Herein lies the danger of Ramokgopa’s suggestion that SA should buck the global trend, which is to move away from coal, and instead invest in the refurbishment and prolonging the life of coal-fired power stations.

Not only would such a plan direct billions of rand away from critical developments in the energy space, such as investment in upgrading the transmission grid, it would also continue to lock SA into a reliance on expensive coal-fired power when there are cheaper, renewable power alternatives available, and lock the country out of benefiting from the type of concessional finance that is available now for developed countries to invest in the decarbonisation of their economies.

Ramokgopa’s suggestion also seems to ignore the fact that some of the funding already pledged to SA to support its just energy transition is targeted specifically at the decommissioning of coal-fired stations.

SA’s much-vaunted $8.5bn Just Energy Transition Partnership (JETP) with the US, EU, Germany, France and the UK hinges on SA sticking to its global commitments to cut carbon emissions —  largely through switching to low-emission sources of energy.

Roughly $2.5bn of the $8.5bn will come from the multilateral climate finance institution Climate Investment Funds (CIF) in the form of $500m in grant and concessional loan financing that will be leveraged to obtain a further $2bn in concessional loans.
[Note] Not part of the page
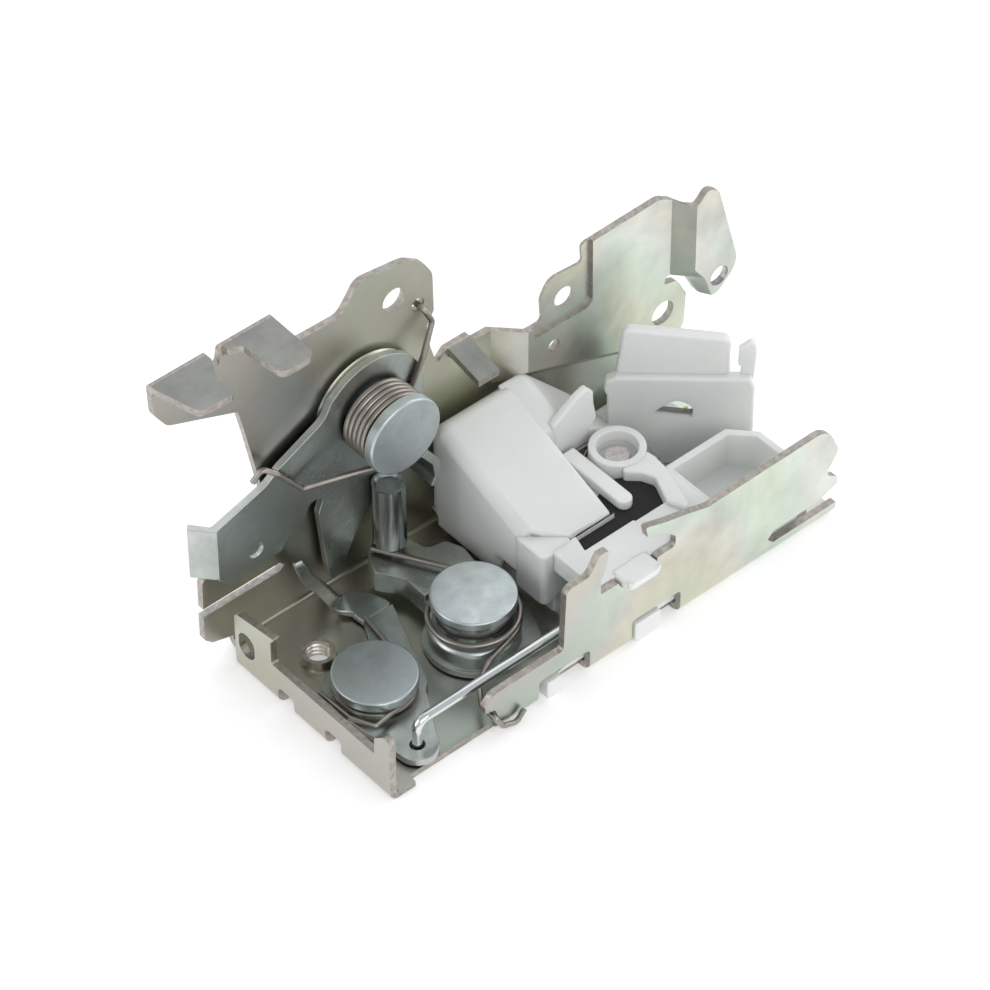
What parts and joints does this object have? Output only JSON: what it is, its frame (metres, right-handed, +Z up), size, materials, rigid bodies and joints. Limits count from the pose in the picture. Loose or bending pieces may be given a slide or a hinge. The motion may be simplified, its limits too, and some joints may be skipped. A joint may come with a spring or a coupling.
{
  "type": "door latch actuator",
  "caption": "Door latch actuator linkage: pressed steel tray with sprung levers on broad rivets, a wire rod and a white nylon worm-drive housing.",
  "frame": {"origin": "axis of the tapped mounting hole, at the underside of the tray's floor", "axes": "+X along the tray's length, +Y towards the tall back wall, +Z up from the floor"},
  "size_m": [0.1333, 0.0528, 0.0766],
  "materials": {
    "bracket_steel": "satin",
    "zinc_lever": "satin",
    "rivet_steel": "brushed",
    "spring_wire": "satin",
    "bright_wire": "polished",
    "pin_steel": "polished",
    "natural_nylon": "satin",
    "acetal": "satin",
    "black_foam": "matte",
    "motor_can": "satin",
    "brass": "satin"
  },
  "bodies": {
    "frame": {"main_bracket": "bracket_steel", "link_pivot_rivet": "rivet_steel", "lockout_pivot_rivet": "rivet_steel", "release_pivot_rivet": "rivet_steel", "lock_pivot_pin": "rivet_steel", "lockout_bush": "acetal", "release_bush": "acetal", "link_spring": "spring_wire", "lockout_spring": "spring_wire", "release_spring": "spring_wire", "lock_spring": "spring_wire", "housing_base": "natural_nylon", "drive_cover": "natural_nylon", "connector_block": "natural_nylon", "foam_pad": "black_foam", "motor": "motor_can", "worm_end_bearing": "brass", "connector_pins": "brass"},
    "rod": {"link_rod": "bright_wire", "rod_retainer": "acetal"},
    "link": {"link_lever": "zinc_lever"},
    "lockout": {"lockout_lever": "zinc_lever", "transfer_pin": "pin_steel"},
    "release": {"release_lever": "zinc_lever"},
    "lock": {"lock_lever": "acetal", "worm_wheel": "acetal"},
    "worm": {"motor_shaft_worm": "brass"}
  },
  "joints": [
    {"name": "release_pivot", "type": "hinge", "parent": "frame", "child": "release", "pos_m": [0.0236, 0.012, 0.0426], "axis": [0, 1, 0], "range_deg": [0, 20], "stiffness_Nm_per_rad": 0.04, "springref_deg": -34.38, "deforming": ["release_spring"]},
    {"name": "lockout_pivot", "type": "hinge", "parent": "frame", "child": "lockout", "pos_m": [0.0245, -0.0157, 0.0026], "axis": [0, 0, 1], "range_deg": [0, 14], "deforming": ["lockout_spring"]},
    {"name": "lock_pivot", "type": "hinge", "parent": "frame", "child": "lock", "pos_m": [0.0664, -0.0086, 0.0109], "axis": [0, 0, 1], "range_deg": [0, 11.31], "stiffness_Nm_per_rad": 0.01, "springref_deg": -17.19, "deforming": ["lock_spring"]},
    {"name": "rod_slide", "type": "slide", "parent": "frame", "child": "rod", "axis": [1, 0, 0], "range_m": [0, 0.00415]},
    {"name": "link_pivot", "type": "hinge", "parent": "frame", "child": "link", "pos_m": [0.0021, -0.0139, 0.0026], "axis": [0, 0, 1], "range_deg": [0, 15.05], "deforming": ["link_spring"]},
    {"name": "worm_turn", "type": "hinge", "parent": "frame", "child": "worm", "pos_m": [0.062, 0.0001, 0.0109], "axis": [1, 0, 0], "range_deg": [0, 226.3]}
  ],
  "couplings": [
    {"joint": "lockout_pivot", "follows": "release_pivot", "ratio": 0.7},
    {"joint": "rod_slide", "follows": "lock_pivot", "m_per_rad": 0.020973},
    {"joint": "link_pivot", "follows": "lock_pivot", "ratio": 1.3263},
    {"joint": "worm_turn", "follows": "lock_pivot", "ratio": 20}
  ]
}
This funding is being made available through the CIF’s Clean Technology Fund and is specifically earmarked for investment in renewables.

SA also qualifies to receive $500m from the CIF through its Accelerating Coal Transition programme. However, access to this funding depends, as the name suggests, on SA getting out of coal.

At the Presidential Climate Commission’s National Colloquium on SA’s long-term electricity plan in the context of the just transition on Friday, minister of forestry, fisheries & environment Barbara Creecy reminded us that the UN Paris Agreement makes clear that developed countries have a responsibility to finance the transitions in developing countries.

Creecy went as far as to say that the $8.5bn pledged by SA’s JETP partners was an “obligation” rather than a favour.

While it is one thing to argue that some more developed countries such as the US, China and Germany, which through carbon-heavy industrialisation contributed most to the climate challenges the world faces, should hold some responsibility for what it will cost to adapt to these challenges, it is the height of hypocrisy to lecture rich nations about their “obligation” to fund our future energy needs when the minister of electricity is suggesting that they pay for extending coal-fired energy. Only one of the ministers is right. We need to stick to the plan and get out of coal.